10. Hollywood’s diversity problem, part 1,000,000

On the one hand, 2016 was the year that we faced up to a lot of our shortcomings. It’s just that when we did, we did so with more of a shrug than a slap. #OscarsSoWhite might have started trending in 2015, but it was a controversy that was addressed at the top of the year, with the Academy promising “substantive changes” to allow for greater representation of women and minorities in its ranks. Oscar host Chris Rock rightly refused to let the furor die down, incorporating it into the opening monologue: “We want opportunity. We want black actors to get the same opportunities. That’s it!”

The organization followed that up by inviting practically half of Hollywood to join in June, much to the dismay of folks like Charlotte Rampling, who opined that diversity is “racist to whites,” and said other things that suggest she regularly locks her car doors whenever she sees a person of color. The problem remains far from settled, obviously. Because even though Hollywood was taking steps to recognize women and minorities who had already secured high profile-enough roles to even be considered for an award, studios and directors were still overwhelmingly casting white people—in roles that maybe should have gone to someone else. No, we’re not just talking about Emma Stone.
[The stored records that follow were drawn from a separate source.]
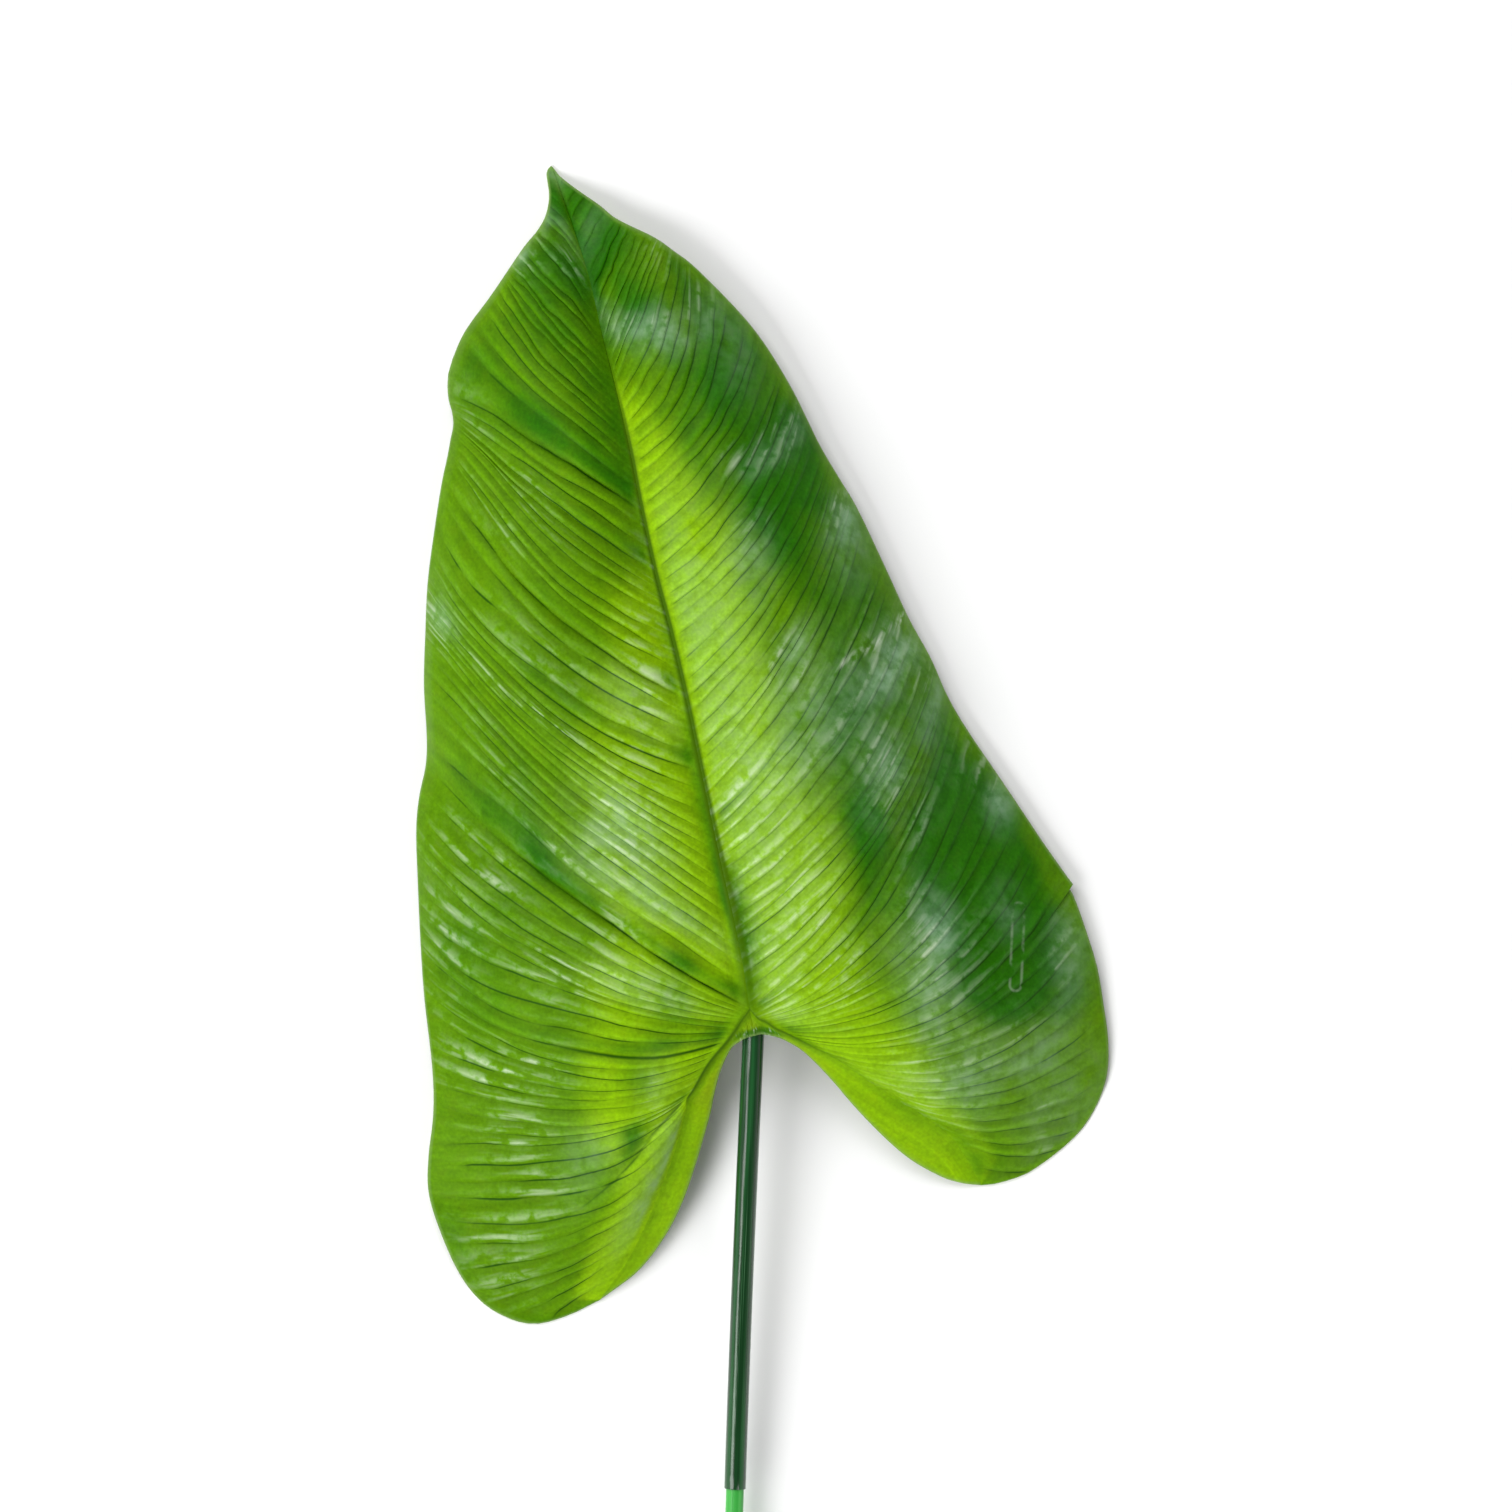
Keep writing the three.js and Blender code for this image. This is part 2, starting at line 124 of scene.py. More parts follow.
@dataclass(frozen=True)
class Line:
    """A smooth line through stations of [vein, x, y, z], or of any values after the first."""

    stations: tuple[tuple[float, ...], ...]

    def values(self, vein: float) -> list[float]:
        """Finds what the line holds at a vein, on a cubic curve between two stations.

        Args:
            vein: The vein's number.

        Returns:
            As many values as each station has after its first.
        """
        rows = self.stations
        last = len(rows) - 1
        k = 0
        while k < last - 1 and vein > rows[k + 1][0]:
            k += 1
        start, end = rows[k], rows[k + 1]
        before, after = rows[max(k - 1, 0)], rows[min(k + 2, last)]
        span = end[0] - start[0]
        u = min(max((vein - start[0]) / span, 0.0), 1.0)
        found = []
        for i in range(1, len(start)):
            leave = span * (end[i] - before[i]) / (end[0] - before[0])
            arrive = span * (after[i] - start[i]) / (after[0] - start[0])
            found.append(
                start[i] * (2 * u**3 - 3 * u**2 + 1)
                + leave * (u**3 - 2 * u**2 + u)
                + end[i] * (3 * u**2 - 2 * u**3)
                + arrive * (u**3 - u**2)
            )
        return found

    def point(self, vein: float) -> Vector:
        """The line's point at a vein, arched as the blade is."""
        x, y, z = self.values(vein)
        return Vector((x, y, ARCH * z))


@dataclass(frozen=True)
class Patch:
    """A soft patch on the blade, of deep green, of painted reflection or of painted highlight and gloss.

    It is centred at a vein and a share of the vein's length, spans so many veins and so much of that length
    each way, and leans by so many veins over the vein's length.
    """

    vein: float
    share: float
    veins: float
    width: float
    strength: float
    lean: float = 0.0

    def at(self, vein: float, share: float) -> float:
        """How strong the patch is at a place."""
        across = (vein - self.vein - self.lean * (share - self.share)) / self.veins
        return self.strength * math.exp(-(across**2) - ((share - self.share) / self.width) ** 2)


def patches(*rows: tuple[float, ...]) -> tuple[Patch, ...]:
    """Patches, each from a row of its numbers."""
    return tuple(Patch(*row) for row in rows)


@dataclass(frozen=True)
class Crease:
    """A crease pressed in along a vein, from one share of its length out to another, or a ridge if under 0.

    Its depth is in millimetres, and it leans by so many veins over a whole vein's length.
    """

    vein: float
    depth: float
    reach: float
    start: float = 0.0
    lean: float = 0.0


@dataclass(frozen=True)
class Half:
    """One half of the blade: the lines that its veins pass through, and how it was pressed and painted.

    Its stations are numbered as on the photographed leaf's finest veins, and pitch is how many of those
    numbers lie between two grooves that are pressed in. Every crease of primary veins has a groove of its
    own. lean gives, for a vein, by how many veins it leans evenly over its length and by how many more
    towards its end. lime and deep give, for a vein, the share of its length where the lime fades out and the
    deep green is full. shades are the patches where the deep green is heavier, painted_reflections the ones
    with a pale painted reflection, and highlights the ones with a painted highlight, where the coat is also
    glossier.
    """

    side: Side
    last_vein: int
    pitch: float
    lobe_rib: Line
    middle: Line
    margin: Line
    sinus: Line
    primaries: tuple[float, ...]
    lean: Line
    lime: Line
    deep: Line
    creases: tuple[Crease, ...]
    folds: tuple[Crease, ...]
    shades: tuple[Patch, ...]
    painted_reflections: tuple[Patch, ...]
    highlights: tuple[Patch, ...]


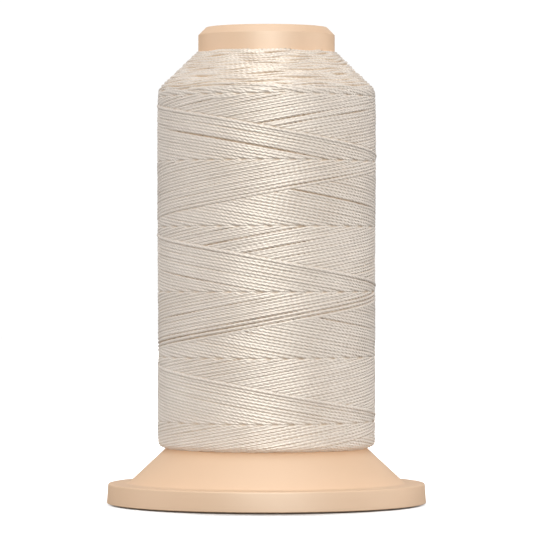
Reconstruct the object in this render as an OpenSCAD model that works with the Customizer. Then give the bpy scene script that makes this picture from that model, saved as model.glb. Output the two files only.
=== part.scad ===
// Foot spool of twisted thread: a tube between a conical foot and a lifting top
// cap, wound with thread. Millimetres, +Z up, origin on the spool's axis where the
// foot meets the table.

/* [Overall] */
// Height from the table to the top of the cap
total_h = 89.6; // [60:0.1:140]
// Outer radius of the winding tube and of the cap
barrel_r = 12.83; // [9:0.01:20]
// Radius of the hole for the thread stand's rod
spindle_bore_r = 4.0; // [2.5:0.1:7]

/* [Foot] */
// Radius of the flange where its rim is widest
flange_r = 30; // [22:0.1:45]
// Height of the flange's rim
flange_h = 4.0; // [2.5:0.1:8]
// How much narrower the rim is at its top than at its bottom
rim_draft = 0.22; // [0:0.01:0.6]
// Radius where the foot's cone meets the flange
cone_base_r = 26.0; // [18:0.1:40]
// Angle between the foot's cone and the spool's axis
cone_angle = 47; // [35:1:60]
// Height that the rim stands clear of the table, on a ring under the base plate
stand_h = 0.3; // [0.1:0.05:0.8]
// Outer radius of that ring
stand_r = 25.6; // [24.5:0.1:27.5]
// Wall of the foot
foot_wall = 1.6; // [1:0.1:3]
// Number of radial ribs under the foot
rib_count = 8; // [3:1:12]
// Thickness of a rib
rib_t = 1.2; // [0.8:0.1:2]

/* [Cap] */
// Width of the bevel round the cap's top
cap_bevel = 1.45; // [0.4:0.05:3]
// Height of the cap's outer wall
cap_h = 5.4; // [3:0.1:10]
// Slot left between the closed cap and the tube's end
lock_gap = 0.15; // [0.1:0.01:0.4]
// How far the cap lifts to let the thread's end in
cap_lift = 3.0; // [1:0.1:5]

/* [Winding] */
// Radius of the full winding
thread_r = 20.45; // [15:0.05:28]
// Depth of the last cross-wound layer
outer_layer = 1.3; // [0.6:0.1:3]
// Height of the winding's top end against the cap
thread_top = 84.95; // [60:0.05:130]
// Drop of the winding's top end for each millimetre of radius
top_slope = 0.955; // [0.5:0.005:1.5]

/* [Labels] */
// Thickness of the paper labels
label_t = 0.12; // [0.08:0.01:0.3]

/* [Hidden] */
$fn = 96;
tube_wall = 1.5;
tube_bore_r = barrel_r - tube_wall;
fit_gap = 0.05;
slide_gap = 0.08;
spindle_wall = 1.1;
spindle_r = spindle_bore_r + spindle_wall;
slope = 1 / tan(cone_angle);
seat_z = flange_h + (cone_base_r - barrel_r) * slope;
tube_top = total_h - cap_h - lock_gap;
stand_w = 1.4;
edge_r = 0.15;
rim_top_r = 0.3;
fillet_r = 1.0;
rim_wall = 1.8;
ceiling_z = flange_h - foot_wall;
plate_z = 0.9;
plate_t = 1.2;
plate_r = flange_r - rim_wall;
plate_gap = 0.1;
sleeve_wall = 1.2;
sleeve_top = 21;
spigot_h = 10;
spigot_wall = 1.3;
plate_hole_gap = 0.15;
groove_depth = 0.42;
bead_depth = 0.3;
bead_h = 1.0;
bead_z = tube_top - 5.2;
groove_clear = 0.12;
skirt_h = 6.2;
skirt_wall = 1.3;
finger_slot = 2.0;
finger_count = 4;
cap_plate_t = 1.4;
cap_hole_r = spindle_bore_r + 0.4;
cap_recess = 0.3;
cap_recess_r = 10.6;
boss_wall = 1.2;
boss_h = 9;
edge_break = 0.25;
layer_gap = 0.03;
winding_gap = 0.04;
rest_r = 18.85;

// Height of the foot's cone at radius r.
function cone_z(r) = flange_h + (cone_base_r - r) * slope;

// Height of the winding's top end at radius r.
function top_z(r) = thread_top - (r - barrel_r) * top_slope;

// Points of an arc, for rounding a corner in a turned profile.
function arc(cx, cz, r, a0, a1, n) = [
    for (i = [0:n]) let (a = a0 + (a1 - a0) * i / n) [cx + r * cos(a), cz + r * sin(a)]
];

// Plain tube standing on z0.
module ring(r_out, r_in, z0, h) {
    translate([0, 0, z0])
    difference() {
        cylinder(r = r_out, h = h);
        translate([0, 0, -1]) cylinder(r = r_in, h = h + 2);
    }
}

// Outside of the foot: rounded rim, flange, small fillet, cone and spigot.
module foot_turned() {
    fillet_back = fillet_r * tan((90 - cone_angle) / 2);
    fillet_cx = cone_base_r + fillet_back;
    inner_r = tube_bore_r - fit_gap - spigot_wall;
    // Wall measured square to the cone, turned into a step along the radius.
    inner_step = foot_wall / cos(cone_angle);
    rotate_extrude()
    polygon(concat(
        [
            [plate_r, stand_h]
        ],
        arc(flange_r - edge_r, stand_h + edge_r, edge_r, -90, 0, 3),
        arc(flange_r - rim_draft - rim_top_r, flange_h - rim_top_r, rim_top_r, 0, 90, 4),
        arc(fillet_cx, flange_h + fillet_r, fillet_r, 270, 180 + cone_angle, 3),
        [
            [barrel_r, seat_z],
            [tube_bore_r - fit_gap, seat_z],
            [tube_bore_r - fit_gap, seat_z + spigot_h - 0.6],
            [tube_bore_r - fit_gap - 0.6, seat_z + spigot_h],
            [inner_r, seat_z + spigot_h],
            [inner_r, ceiling_z + (cone_base_r - inner_step + 0.9 - inner_r) * slope],
            [cone_base_r - inner_step + 0.9, ceiling_z],
            [plate_r - 1, ceiling_z],
            [plate_r - 1, plate_z + plate_t],
            [plate_r, plate_z + plate_t]
        ]
    ));
}

// Radial ribs under the cone, kept just inside its wall.
module foot_ribs() {
    rib_low = plate_z + plate_t + 0.1;
    rib_mid_r = 8.2;
    rib_out_r = cone_base_r - 1.6;
    for (i = [0:rib_count - 1])
        rotate([90, 0, 360 / rib_count * i])
        linear_extrude(rib_t, center = true)
        polygon([
            [spindle_r + 0.6, rib_low],
            [rib_out_r, rib_low],
            [rib_out_r, flange_h - 1.2],
            [rib_mid_r + 4.2, cone_z(rib_mid_r + 4.2) - foot_wall],
            [spindle_r + 0.6, cone_z(rib_mid_r + 4.2) - foot_wall]
        ]);
}

module foot() {
    color([0.95, 0.83, 0.71])
    union() {
        foot_turned();
        foot_ribs();
        ring(spindle_r + fit_gap + sleeve_wall, spindle_r + fit_gap, plate_z + plate_t + 0.1,
             sleeve_top - plate_z - plate_t - 0.1);
    }
}

// Disc pressed up into the rim, closing the underside of the foot, with the ring it stands on.
module base_plate() {
    color([0.93, 0.80, 0.68])
    rotate_extrude()
    polygon([
        [spindle_r + plate_hole_gap, plate_z],
        [stand_r - stand_w, plate_z],
        [stand_r - stand_w, 0],
        [stand_r, 0],
        [stand_r, plate_z],
        [plate_r - plate_gap - 0.3, plate_z],
        [plate_r - plate_gap, plate_z + 0.3],
        [plate_r - plate_gap, plate_z + plate_t - 0.02],
        [spindle_r + plate_hole_gap, plate_z + plate_t - 0.02]
    ]);
}

module base_label() {
    color([0.96, 0.96, 0.94])
    ring(23.5, 8.5, plate_z - label_t - 0.01, label_t);
}

// Tube that carries the winding, with an inside groove for the cap's beads.
module winding_tube() {
    groove_low = bead_z - groove_clear;
    groove_high = bead_z + bead_h + cap_lift + groove_clear;
    color([0.94, 0.81, 0.69])
    difference() {
        ring(barrel_r, tube_bore_r, seat_z + 0.02, tube_top - seat_z - 0.02);
        translate([0, 0, groove_low])
            cylinder(r = tube_bore_r + groove_depth, h = groove_high - groove_low);
    }
}

// Thin tube that guides the stand's rod through the whole spool.
module spindle_tube() {
    color([0.92, 0.90, 0.86])
    ring(spindle_r, spindle_bore_r, plate_z, total_h - cap_plate_t - cap_recess - 0.3 - plate_z);
}

// Winding built up over the tube, both ends conical: everything under the last layer.
module thread_inner_layers() {
    r0 = barrel_r + winding_gap;
    r1 = thread_r - outer_layer - layer_gap;
    color([0.86, 0.82, 0.76])
    rotate_extrude()
    polygon([
        [r0, cone_z(r0) + winding_gap],
        [rest_r, cone_z(rest_r) + winding_gap],
        [r1, cone_z(r1) + 0.5],
        [r1, top_z(r1)],
        [r0, top_z(r0)]
    ]);
}

// Last cross-wound layer: the face that shows, with a rounded lower edge.
module thread_outer_layer() {
    r0 = thread_r - outer_layer;
    r1 = thread_r;
    z0 = cone_z(r0) + 0.55;
    color([0.88, 0.84, 0.78])
    rotate_extrude()
    polygon([
        [r0, z0],
        [r0 + 0.45, z0 + 0.2],
        [r0 + 0.85, z0 + 0.5],
        [r1 - 0.2, z0 + 0.9],
        [r1 - 0.1, z0 + 1.6],
        [r1, 60],
        [r1, 70],
        [r1 - 0.12, 76],
        [r1 - 0.3, 77.4],
        [r1 - 0.5, 78.1],
        [r0, top_z(r0)]
    ]);
}

// Cap: bevelled wall and top plate, boss round the spindle tube, and a skirt cut
// into four spring fingers whose beads ride in the winding tube's groove.
module top_cap() {
    wall_low = total_h - cap_h;
    skirt_r = tube_bore_r - slide_gap;
    skirt_low = tube_top - skirt_h;
    plate_low = total_h - cap_recess - cap_plate_t;
    color([0.95, 0.83, 0.71])
    difference() {
        union() {
            rotate_extrude()
            polygon([
                [cap_hole_r, plate_low],
                [spindle_r + slide_gap, plate_low],
                [spindle_r + slide_gap, plate_low - boss_h],
                [spindle_r + slide_gap + boss_wall, plate_low - boss_h],
                [spindle_r + slide_gap + boss_wall, plate_low],
                [skirt_r - skirt_wall, plate_low],
                [skirt_r - skirt_wall, skirt_low],
                [skirt_r - 0.3, skirt_low],
                [skirt_r, skirt_low + 0.3],
                [skirt_r, wall_low],
                [barrel_r, wall_low],
                [barrel_r, total_h - cap_bevel],
                [barrel_r - cap_bevel + edge_break * 0.3, total_h - edge_break * 0.3],
                [barrel_r - cap_bevel - edge_break * 0.5, total_h],
                [cap_recess_r, total_h],
                [cap_recess_r, total_h - cap_recess],
                [cap_hole_r, total_h - cap_recess]
            ]);
            rotate_extrude()
            polygon([
                [skirt_r - 0.5, bead_z],
                [skirt_r + 0.05, bead_z],
                [skirt_r + bead_depth, bead_z + 0.35],
                [skirt_r + bead_depth, bead_z + 0.7],
                [skirt_r + 0.05, bead_z + bead_h],
                [skirt_r - 0.5, bead_z + bead_h]
            ]);
        }
        for (i = [0:finger_count - 1])
            rotate([0, 0, 360 / finger_count * i + 45])
            translate([8.6, -finger_slot / 2, skirt_low - 1])
            cube([5, finger_slot, skirt_h + 0.5]);
    }
}

module top_label() {
    color([0.96, 0.96, 0.94])
    ring(cap_recess_r - 0.5, cap_hole_r + 0.7, total_h - cap_recess + 0.01, label_t);
}

foot();
base_plate();
base_label();
winding_tube();
spindle_tube();
thread_inner_layers();
thread_outer_layer();
top_cap();
top_label();
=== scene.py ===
"""Looks of the thread spool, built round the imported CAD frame.

The plastic parts are turned again with fine, rounded profiles. The thread is a relief: every yarn
of the crossing layers, with its three plies, is worked out on a grid wrapped round the package.
Lengths are in millimetres until a mesh is made; azimuth 0 is the front (-Y), rising towards +X.
"""

import math

import bpy
import numpy as np
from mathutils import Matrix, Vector


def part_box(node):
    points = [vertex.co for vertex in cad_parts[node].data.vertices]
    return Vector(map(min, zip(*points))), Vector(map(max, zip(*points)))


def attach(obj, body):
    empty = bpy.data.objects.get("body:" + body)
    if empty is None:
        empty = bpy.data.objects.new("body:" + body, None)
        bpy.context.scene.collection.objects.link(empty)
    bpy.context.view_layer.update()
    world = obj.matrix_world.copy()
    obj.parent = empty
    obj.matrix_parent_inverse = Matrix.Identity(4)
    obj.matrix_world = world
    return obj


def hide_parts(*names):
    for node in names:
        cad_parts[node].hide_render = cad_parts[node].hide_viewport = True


MM = 0.001
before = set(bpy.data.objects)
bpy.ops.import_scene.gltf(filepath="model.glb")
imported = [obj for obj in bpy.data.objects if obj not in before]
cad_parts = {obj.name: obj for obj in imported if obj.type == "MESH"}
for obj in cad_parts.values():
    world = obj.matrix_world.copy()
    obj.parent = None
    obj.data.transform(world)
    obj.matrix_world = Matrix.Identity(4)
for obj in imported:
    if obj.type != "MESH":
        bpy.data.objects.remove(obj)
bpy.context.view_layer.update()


# ---------------------------------------------------------------- camera

# Millimetres from the axis and above the floor, then the lens in pixels of the picture's side.
CAMERA_DISTANCE = 702.6
CAMERA_HEIGHT = 44.4
FOCAL_PIXELS = 3735.0
SHIFT_PIXELS = 1.5
IMAGE_SIDE = 533
SENSOR = 36.0


def build_camera():
    """A level camera in front of the object, at half its height."""
    data = bpy.data.cameras.new("camera")
    data.sensor_width = SENSOR
    data.lens = FOCAL_PIXELS / IMAGE_SIDE * SENSOR
    data.clip_start, data.clip_end = 0.05, 20
    data.shift_y = SHIFT_PIXELS / IMAGE_SIDE
    camera = bpy.data.objects.new("camera", data)
    camera.location = (0, -CAMERA_DISTANCE * MM, CAMERA_HEIGHT * MM)
    camera.rotation_euler = (math.pi / 2, 0, 0)
    bpy.context.collection.objects.link(camera)
    bpy.context.scene.camera = camera


build_camera()


# ---------------------------------------------------------------- sizes from the frame


def node_box(node):
    """Lowest and highest corner of a CAD node, in millimetres."""
    low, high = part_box(node)
    return Vector(low) / MM, Vector(high) / MM


foot_high = node_box("foot")[1]
plate_high = node_box("base_plate")[1]
base_label_low, base_label_high = node_box("base_label")
tube_low, tube_high = node_box("winding_tube")
spindle_low, spindle_high = node_box("spindle_tube")
inner_high = node_box("thread_inner_layers")[1]
outer_high = node_box("thread_outer_layer")[1]
cap_high = node_box("top_cap")[1]
top_label_low, top_label_high = node_box("top_label")

FLANGE_R = foot_high.x
FLANGE_H = 4.0
RIM_DRAFT = 0.22
CONE_BASE_R = 26.0
CONE_ANGLE = 47
CONE_SLOPE = 1 / math.tan(math.radians(CONE_ANGLE))
FOOT_WALL = 1.6
BARREL_R = tube_high.x
TUBE_BORE = BARREL_R - 1.5
TUBE_TOP = tube_high.z
SEAT_Z = tube_low.z - 0.02
TOTAL_H = cap_high.z
CAP_BEVEL = 1.45
CAP_WALL_LOW = TOTAL_H - 5.4
BORE_R = 4.0
SPINDLE_R = spindle_high.x
THREAD_R = outer_high.x


def cone_z(radius):
    """Height of the foot's cone at a radius."""
    return FLANGE_H + (CONE_BASE_R - radius) * CONE_SLOPE


# ---------------------------------------------------------------- meshes


def arc(centre, radius, start, end, steps):
    """Points (r, z) of an arc about centre, from start to end degrees."""
    angles = np.radians(np.linspace(start, end, steps + 1))
    return [(centre[0] + radius * math.cos(a), centre[1] + radius * math.sin(a)) for a in angles]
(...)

The makers of Doctor Strange thought they could resolve any concerns over a stereotypical portrayal of the Ancient One—who was a Tibetan man in the comics—by just rewriting the role for a white woman, namely Tilda Swinton. Failing that, filmmakers tested special effects to make their white cast “look Asian,” like Scarlett Johansson in The Ghost In The Shell remake. But minorities should cool it, because they’re making Matt Damon sad.

With these moves, studios seemed to be saying that, rather than figure out a way not to produce reductive characters by, say, hiring people of color to write movies, it would just be better to keep things neutral/white. Women in general didn’t fare much better: They weren’t even entrusted with course correction, as Bono became Woman Of The Year and Jack White was appointed to Nashville’s gender equality council. Studies showed that even Disney princesses may be allowed to sing, but they certainly don’t talk. Maybe that contributed to lower pay for actresses, the most influential of which still struggled to close the wage gap. Top female earner Jennifer Lawrence raked in two-third of Dwayne Johnson’s take (hey, Ballers gonna ball). Kristen Bell broke down the disparity further (and by race) in a video that would be funnier if it weren’t so damn true.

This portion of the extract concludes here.